Soa absurdo, de fato, mas seria injusto reduzir o livro a esse argumento. Lovelock traça uma explicação magistral de sua teoria de Gaia e expõe os resultados mais recentes da ciência climática com grande clareza. E, do ponto de vista científico, parece difícil discordar da projeção da Terra quente como um lugar mais pobre de vida.

A explicação é simples, e vem do mar. Cobrindo a imensa maioria da superfície do nosso planeta, o oceano, nas regiões tropicais, é um enorme deserto, menos nos lugares perto dos continentes onde substâncias nutritivas vindas da terra firme o fertilizam. Mas, paradoxo dos paradoxos, em águas com temperatura igual ou inferior a cerca de 10 graus Celsius, a vida explode.

O motivo é que, nos mares quentes, forma-se uma camada superficial estável de água morna, que não se mistura com as águas frias e fundas abaixo dela. Acontece que essas águas das profundezas são ricas em nutrientes: sem eles, as algas de uma só célula que capturam a luz do Sol e produzem comida para todos os outros seres marinhos não sobrevivem. Porém, em mares frios, toda a coluna d’água permanece bem misturada o tempo todo, de maneira que nunca falta comida. Assim, se comparada área por área com a atual, a Terra superaquecida é muito mais um deserto do que uma floresta tropical.

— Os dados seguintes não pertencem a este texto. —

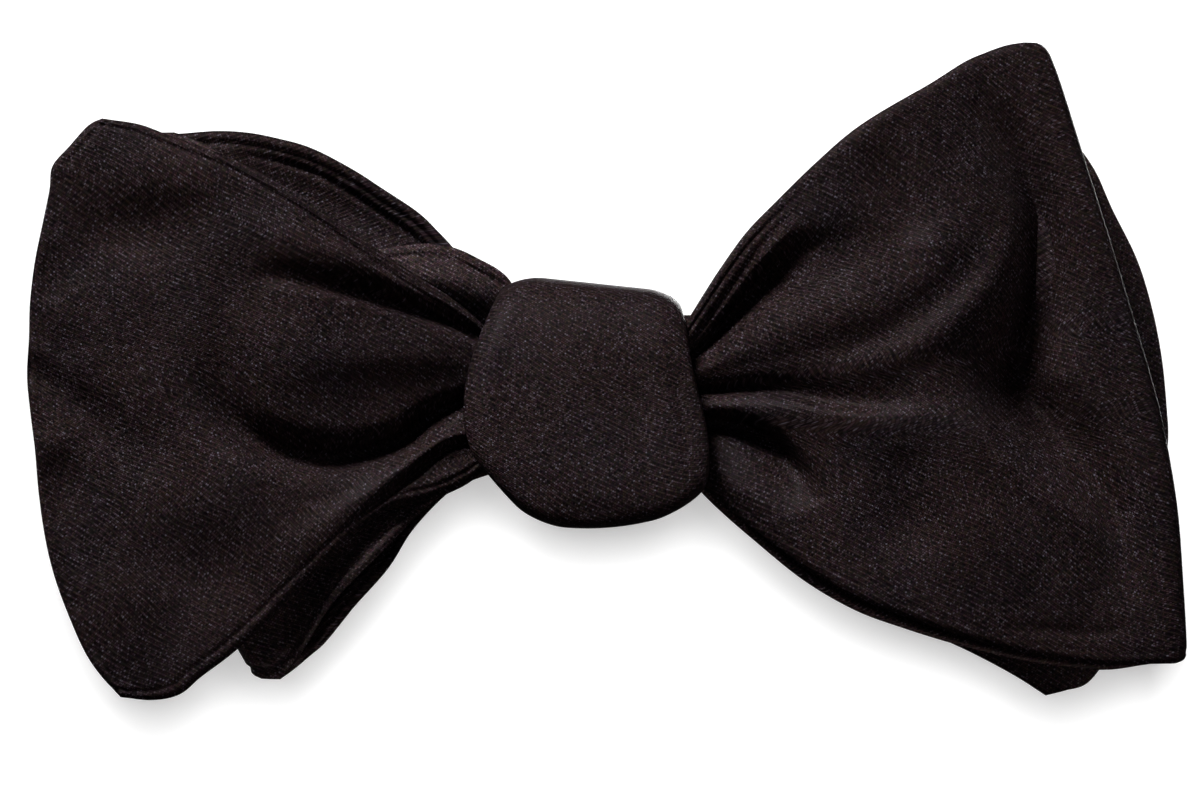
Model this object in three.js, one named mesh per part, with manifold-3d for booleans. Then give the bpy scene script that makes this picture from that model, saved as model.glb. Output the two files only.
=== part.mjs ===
// Self-tied butterfly bow tie on its adjustable neckband.
// Millimetres, +Z up. The bow faces -Y, and the origin is the middle of the neckband loop.

import * as THREE from 'three';
import { mergeVertices } from 'three/addons/utils/BufferGeometryUtils.js';
import Module from 'manifold-3d';

const wasm = await Module();
wasm.setup();

// ---------- driving dimensions ----------

// cloth
const CLOTH = 0.5; // one ply of satin
const INTERLINING = 0.4;
const GAP = 0.3; // between pieces that touch
const HALF_STACK = CLOTH + GAP + INTERLINING / 2; // half of cloth, interlining, cloth
const INNER_FACE = HALF_STACK - CLOTH;

// neckband loop, a rounded rectangle in plan, measured to the middle of its thickness
const LOOP_HALF_WIDTH = 50;
const LOOP_HALF_DEPTH = 65;
const LOOP_CORNER = 38;
const BAND_HEIGHT = 16;
const BAND_MIDDLE_Z = 0.9;

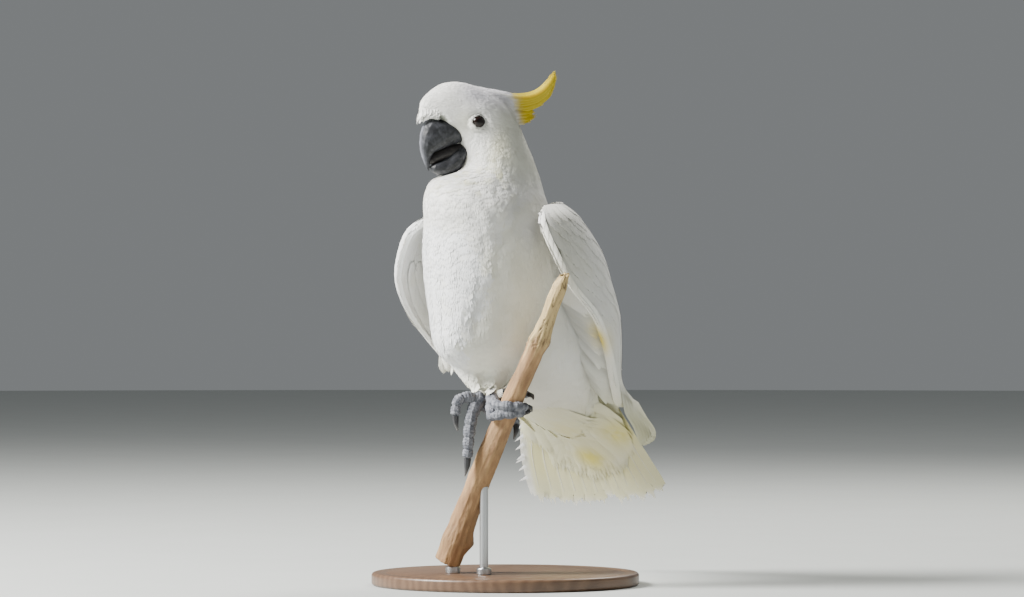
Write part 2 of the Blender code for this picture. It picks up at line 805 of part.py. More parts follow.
def build_stand(perch):
    bm = bmesh.new()
    bmesh.ops.create_cone(
        bm,
        cap_ends=True,
        segments=40,
        radius1=BASE_RADIUS * MM,
        radius2=BASE_RADIUS * MM,
        depth=BASE_THICKNESS * MM,
        matrix=Matrix.Translation((0, 0, BASE_THICKNESS * MM / 2)),
    )
    base = new_object("stand_base", bm, "stand_wood")
    bevel = base.modifiers.new("edge", "BEVEL")
    bevel.width = 2.5 * MM
    bevel.segments = 1
    bevel.limit_method = "ANGLE"
    base.data = evaluated_mesh(base)
    base.modifiers.clear()
    for name, height in (("stand_rod_low", -138.0), ("stand_rod_high", -62.0)):
        top = perch_axis(height)
        foot = Vector((top.x, top.y, BASE_THICKNESS * MM + GAP * 0.75))
        rod = tube(name, [foot, foot.lerp(top, 0.5), top], [ROD_RADIUS * MM] * 3, "stand_steel", 16)
        carve(rod, perch)


def main():
    clear_scene()
    head, neck, trunk = build_body()
    build_bill(head)
    build_eyes(head)
    build_crest(head)
    build_tail(trunk)
    tail = bpy.data.objects["tail"]
    build_wings(trunk, neck, tail)
    perch = build_perch()
    build_stand(perch)
    build_legs(trunk, perch, tail)


main()
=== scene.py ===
"""The finished look of the cockatoo: one skin, its feathers, bill, eyes, feet, perch and stand.

Lengths are metres unless a name says otherwise. The bird faces -Y and its left side is +X.
"""

import itertools
import math

import bmesh
import bpy
import numpy as np
from mathutils import Matrix, Vector, noise
from mathutils.bvhtree import BVHTree
from mathutils.kdtree import KDTree


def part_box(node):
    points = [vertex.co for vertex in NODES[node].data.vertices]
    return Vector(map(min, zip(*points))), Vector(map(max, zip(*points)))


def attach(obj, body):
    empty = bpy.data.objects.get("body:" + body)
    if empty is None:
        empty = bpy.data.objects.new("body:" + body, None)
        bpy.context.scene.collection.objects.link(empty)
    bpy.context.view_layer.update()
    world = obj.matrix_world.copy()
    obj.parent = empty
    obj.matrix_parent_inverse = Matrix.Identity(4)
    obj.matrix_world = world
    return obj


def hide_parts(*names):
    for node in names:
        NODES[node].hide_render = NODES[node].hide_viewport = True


MM = 0.001
SIDES = {"left": 1, "right": -1}
UP = np.array((0.0, 0.0, 1.0))
RANDOM = np.random.default_rng(11)

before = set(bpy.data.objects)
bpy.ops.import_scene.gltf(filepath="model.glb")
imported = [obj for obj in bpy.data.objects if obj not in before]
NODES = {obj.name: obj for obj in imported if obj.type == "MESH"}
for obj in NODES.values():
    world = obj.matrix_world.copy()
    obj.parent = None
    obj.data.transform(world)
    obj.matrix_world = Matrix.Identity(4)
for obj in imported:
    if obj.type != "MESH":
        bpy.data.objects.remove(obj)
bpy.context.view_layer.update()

# The camera looks level, from the bird's left front.
CAMERA_TURN = math.radians(34)
CAMERA_DISTANCE = 4.2
FRAME_WIDTH = 0.952  # of the view at the grip
IMAGE_RIGHT = Vector((math.cos(CAMERA_TURN), math.sin(CAMERA_TURN), 0))
TOWARDS_CAMERA = Vector((math.sin(CAMERA_TURN), -math.cos(CAMERA_TURN), 0))
GRIP = Vector((0.0075, -0.020, 0.173))
AIM = GRIP + IMAGE_RIGHT * 0.0112 + Vector((0, 0, 0.0944))

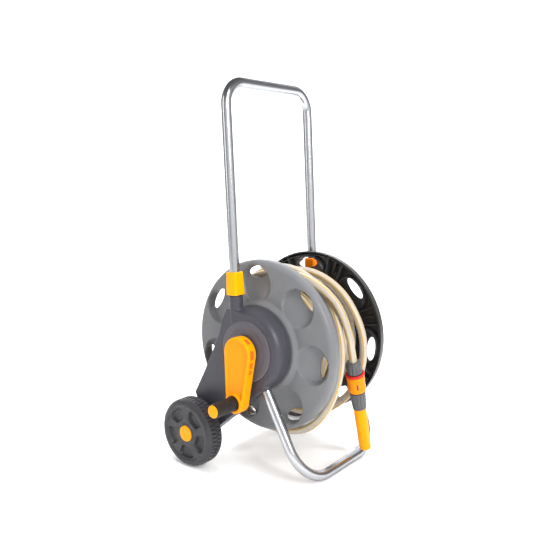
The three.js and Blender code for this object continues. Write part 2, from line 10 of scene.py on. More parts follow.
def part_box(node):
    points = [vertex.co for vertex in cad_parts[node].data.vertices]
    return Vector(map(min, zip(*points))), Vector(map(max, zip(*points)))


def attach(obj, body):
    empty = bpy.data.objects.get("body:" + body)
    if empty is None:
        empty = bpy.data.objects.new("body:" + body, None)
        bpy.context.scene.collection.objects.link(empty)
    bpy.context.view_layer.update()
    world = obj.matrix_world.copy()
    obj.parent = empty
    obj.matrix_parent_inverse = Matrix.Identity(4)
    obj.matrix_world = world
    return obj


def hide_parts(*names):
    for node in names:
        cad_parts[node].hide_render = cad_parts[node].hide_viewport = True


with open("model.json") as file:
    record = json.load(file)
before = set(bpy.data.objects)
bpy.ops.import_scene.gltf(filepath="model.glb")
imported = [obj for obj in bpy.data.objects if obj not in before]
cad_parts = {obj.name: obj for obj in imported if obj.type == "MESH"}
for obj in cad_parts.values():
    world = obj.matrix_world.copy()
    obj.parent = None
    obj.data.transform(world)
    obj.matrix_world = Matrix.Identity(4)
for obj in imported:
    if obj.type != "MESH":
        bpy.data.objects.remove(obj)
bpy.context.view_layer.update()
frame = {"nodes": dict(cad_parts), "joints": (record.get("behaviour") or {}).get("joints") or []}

# Lengths in this script are millimetres in the cart's own axes: x and y from the drum's axis and
# middle, z from the ground, and "out" sideways from the drum's middle. place() turns them into
# the row frame's metres.
JOINTS = {joint["name"]: joint for joint in frame["joints"]}
AXIS = Vector(JOINTS["reel_turn"]["pos_m"])
MM = 0.001
SIDES = (("left", -1), ("right", 1))

DRUM_Z = AXIS.z / MM
WHEEL_AT = Vector(JOINTS["left_wheel_roll"]["pos_m"])
WHEEL_X = (WHEEL_AT.x - AXIS.x) / MM
WHEEL_R = WHEEL_AT.z / MM
GRIP_AT = Vector(JOINTS["grip_spin"]["pos_m"])
GRIP_X = (GRIP_AT.x - AXIS.x) / MM
GRIP_Z = GRIP_AT.z / MM
GRIP_DROP = DRUM_Z - GRIP_Z
SLIDE = Vector(JOINTS["handle_slide"]["axis"])
HANG = Vector(JOINTS["jet_twist"]["axis"])
TUBE_R = 11.0
TUBE_OUT = 141.0
HOSE_R = 8.5


def place(point):
    return Vector((point[0] * MM + AXIS.x, point[1] * MM + AXIS.y, point[2] * MM))


def polar(degrees, r, y=0.0):
    """A point round the drum's axis, turned from straight up towards +x."""
    turn = math.radians(degrees)
    return Vector((r * math.sin(turn), y, DRUM_Z + r * math.cos(turn)))


# ---------- camera ----------

EYE = (888.0, -1147.7, 660.0)
LOOK_AT = (-31.0, 0.0, 407.7)
LENS = 41.63


def camera():
    data = bpy.data.cameras.new("camera")
    data.sensor_width = 36
    data.lens = LENS
    data.clip_end = 50
    eye = bpy.data.objects.new("camera", data)
    bpy.context.scene.collection.objects.link(eye)
    eye.location = place(EYE)
    towards = place(LOOK_AT) - eye.location
    eye.rotation_euler = towards.to_track_quat("-Z", "Y").to_euler()
    bpy.context.scene.camera = eye


camera()


# ---------- mesh tools ----------

def smoothstep(x):
    x = np.clip(x, 0, 1)
    return x * x * (3 - 2 * x)


def rounded(corners, steps=4):
    """A closed outline whose corners (a, b, radius) are rounded; a corner without a radius stays sharp."""
    out = []
    count = len(corners)
    for i, corner in enumerate(corners):
        here = Vector(corner[:2])
        radius = corner[2] if len(corner) > 2 else 0
        if not radius:
            out.append(here)
            continue
        before = Vector(corners[i - 1][:2]) - here
        after = Vector(corners[(i + 1) % count][:2]) - here
        back = before.normalized() * min(radius, before.length * 0.48)
        forth = after.normalized() * min(radius, after.length * 0.48)
        for step in range(steps + 1):
            t = step / steps
            out.append(here + back * (1 - t) ** 2 + forth * t * t)
    return [tuple(p) for p in out]


def resampled(outline, longest):
    """The closed outline again, with no edge longer than that."""
    out = []
    for i, (a, b) in enumerate(outline):
        c, d = outline[(i + 1) % len(outline)]
        parts = max(1, math.ceil(math.hypot(c - a, d - b) / longest))
        out += [(a + (c - a) * k / parts, b + (d - b) * k / parts) for k in range(parts)]
    return out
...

Lovelock também acerta em cheio ao dar um tranco na complacência que parece ter tomado conta da civilização ocidental. Ele deixa claro quão vã é a idéia de que será possível vencer o desafio do aquecimento global sem alterar um milímetro dos atuais padrões de vida e consumo, dirigindo a mesma quantidade absurda de carros ou usando a mesma quantidade obscena de terras para cultivo e criação intensivos, enquanto as florestas tropicais, essenciais para o sistema climático, vão sendo derrubadas.

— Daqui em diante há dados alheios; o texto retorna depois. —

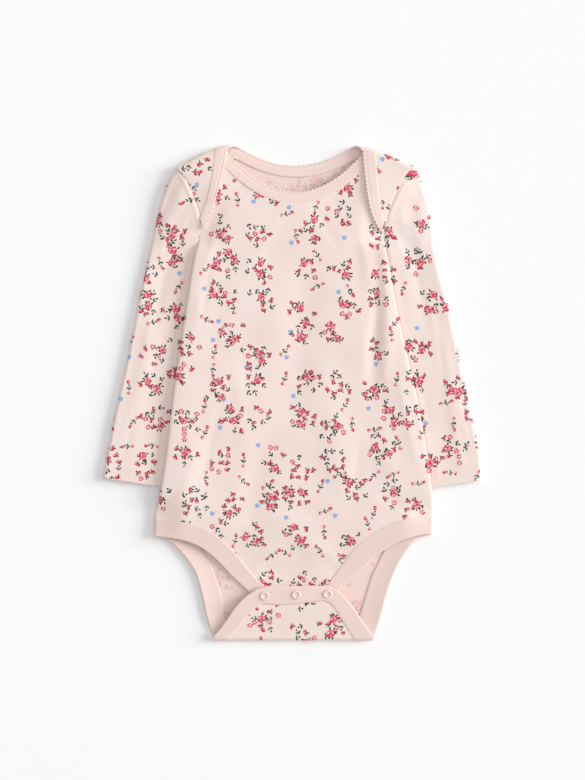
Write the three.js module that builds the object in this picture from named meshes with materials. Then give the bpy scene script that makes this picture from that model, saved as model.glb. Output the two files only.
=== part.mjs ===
// A long-sleeved baby bodysuit with lap shoulders and a three-snap crotch, laid flat with its front up.
// Millimetres. +X is the viewer's right, +Y points to the neck and +Z is up. The origin is on the table,
// under the middle of the garment's outline.

import * as THREE from 'three';

// Driving sizes
const CLOTH = 1.2; // wall of one layer of cotton jersey
const RIB = 2.0; // wall of a folded rib binding
const SEAM = 0.3; // gap between two pieces that are sewn together
const SIDE_SEAM = 0.6; // the same between front and back at the side folds, where the walls' ends lean
const FRONT_LEVEL = 5.4; // middle of the front panel's wall above the table, away from its edges
const CROTCH_LEVEL = 2.6; // the same where the front panel ends under the flap
const LAP_STEP = 2.4; // how far a shoulder lap lies above the front panel
const SIDE_FOLD = 2.2; // bend radius of the body's side folds
const SLEEVE_LIFT = 3.3; // how far the body's sides are raised by the sleeves under them
const UNDER_EDGE = 2.4; // middle of the sleeve's upper layer where the body lies on it
const SLEEVE_CROWN = 5.2; // the same along the middle of the sleeve
const SLEEVE_EDGE = 4.8; // the same at the sleeve's outer fold
const ARMHOLE_LEVEL = 5.8; // the same at the armhole seam, between the front panel and the lap
const NECK_BINDING = 9.5; // finished width of the neck binding
const FLAP_LEVEL = 7.2; // middle of the crotch flap's wall at its snaps
const FLAP_FOLD_LEVEL = 5.0; // the same just after the flap has turned up at the bottom fold
const BOTTOM_FOLD_Y = -199.8; // where the back panel starts to turn up
const HEM_RISE = 0.4; // how far the doubled cloth of a sleeve's hem stands up

// Half widths of the body from the hem of the hips to the shoulder tips. Above the underarm at
// UNDERARM_Y they follow the armhole seams.
const UNDERARM_Y = 128;
const BODY_SIDES = [
  { y: -117, left: -113.4, right: 115.4 },
  { y: -102, left: -112.6, right: 115.8 },
  { y: -85, left: -108.4, right: 114.8 },
  { y: -45, left: -102.2, right: 109.6 },
  { y: -4, left: -97.4, right: 102.1 },
  { y: 37, left: -91.4, right: 92.6 },
  { y: 80, left: -84.9, right: 83.4 },
  { y: 105, left: -81.0, right: 79.4 },
  { y: 128, left: -76.0, right: 75.6 },
  { y: 143, left: -74.8, right: 77.2 },
  { y: 154, left: -77.9, right: 81.0 },
  { y: 166, left: -82.6, right: 86.4 },
  { y: 178, left: -88.8, right: 93.0 },
  { y: 185, left: -94.5, right: 99.6 },
];

// The folded shoulder line, from one shoulder tip over both neck points to the other.
const SHOULDER = [
  { x: -94.7, y: 183.7 },
  { x: -80.0, y: 192.5 },
  { x: -66.4, y: 199.0 },
  { x: -57.0, y: 202.3 },
  { x: -48.0, y: 203.4 },
  { x: 52.7, y: 202.6 },
  { x: 57.0, y: 202.1 },
  { x: 66.3, y: 200.0 },
  { x: 82.0, y: 193.5 },
  { x: 97.7, y: 185.6 },
  { x: 101.4, y: 182.5 },
];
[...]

Mas Lovelock também tem suas bordoadas preparadas para o movimento ambientalista, cujo medo paranóico da energia nuclear e dos “produtos químicos” pode, na verdade, ter agravado a crise do clima. A tecnologia nuclear, como mostra o cientista de forma persuasiva, é essencialmente segura e causa dano quase nulo ao sistema climático. Usar a energia do vento, das marés e do Sol pode até ser o futuro, mas não podemos nos dar ao luxo de esperar que essas tecnologias amadureçam para agir, alerta ele.

A nota de urgência na voz de Lovelock é justificada. Mas o livro perde sua estatura moral normalmente alta quando o autor deixa de lado o rigor científico e mostra como muito provável a iminência de um desastre climático repentino e irreversível. Por enquanto, podemos dizer sem medo de errar que a mudança será perturbadora, empobrecedora e altamente desagradável – mas não catastrófica. Ao carregar nas tintas e usar o medo como arma de conscientização, Lovelock corre o risco de atrair um efeito colateral dos mais indesejáveis: tirar do público a sensibilidade diante de um problema muito real quando os desastres não vierem. É uma corda bamba na qual todos nós teremos de aprender a caminhar.